Yes, but a water powered pump is still reliant on an external power
source.

Not clear on that! But not familiar with water powered pumps! What are
they; some sort of venturi jet?


Yes. Something like a 1:2 or 1:3 ratio of water pumped to water
consumed.

Our municipal water supply, is gravity fed.
The only thing that 'might' fail is the chlorine injection at the main
control station near the lake that supplies the town.


Gravity feed only lasts as long as the pumps filling the tank are
operational. Those tanks don't last very long if they aren't being
refilled.

In other words we never lose water pressure? And the main lines are
sized for fire fighting hydrants.
So would it not be true, in our case anyway; a water powered pump
would not be reliant on external power?
Curious.


Water mains have been known to break, be damaged by construction work
and otherwise fail. When that happens, if you are downstream of the
problem you don't have water, even if the rest of the town still does.
The duration of the outage is usually pretty long due to the need to
isolate / shutoff the water upstream of the damage, pump out the area to
get to the damaged main, repair the damaged main and then turn the water
back on and go around to nearly every fire hydrant purging the
contaminated water out. In some cases the flooding from a broken water
main can also take out underground power utilities.

So, yes, the water powered pump is indeed dependent of an external power
source, and it is also possible to loose both water and power at the
same time. Though the probability of both utilities failing at the same
time is very low in most areas, it is not zero.

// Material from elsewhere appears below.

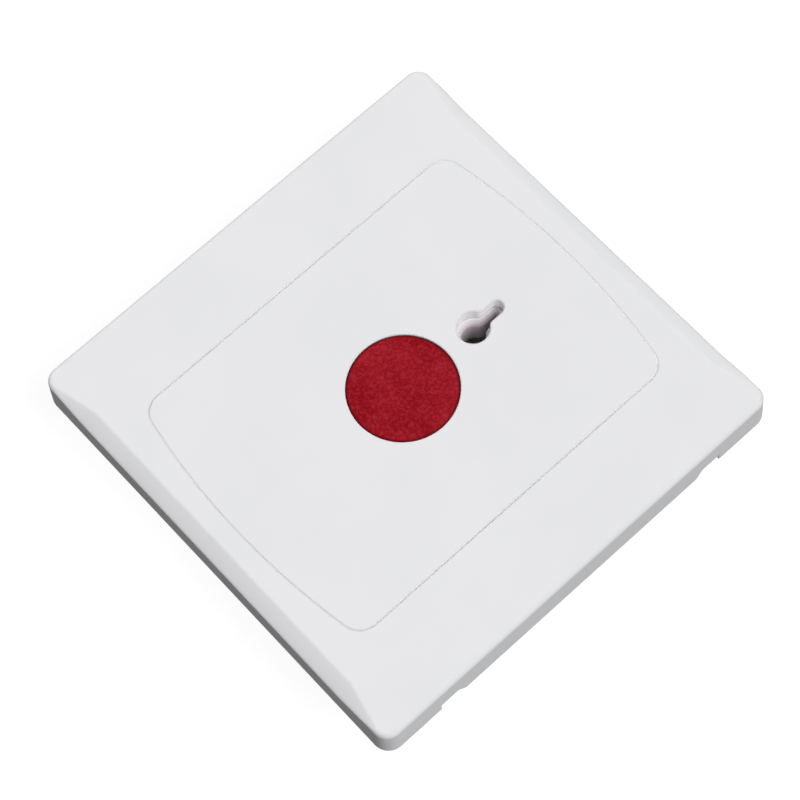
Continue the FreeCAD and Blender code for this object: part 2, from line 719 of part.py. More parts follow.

Regardless of the type of sump pump and backup sump pump you have, if
you are dependent on the sump pump to keep your basement from flooding
i.e. the sump pump operates regularly you should plan "C" prepared. Plan
"C" should consist of at minimum a battery powered flood alarm with the
sensor located in the sump pit an inch or two above the backup pump
operating level, and a stockpile of wood 4x4s, milk crates or similar
that can be used to rapidly elevate valuable items above the soon to be
flooded floor while you work to move things to higher ground.

A flooding basement is a known, predictable hazard and you should have a
good plan to deal with it, just the same as a house fire, a blizzard, a
tornado or a hurricane as applicable for your area.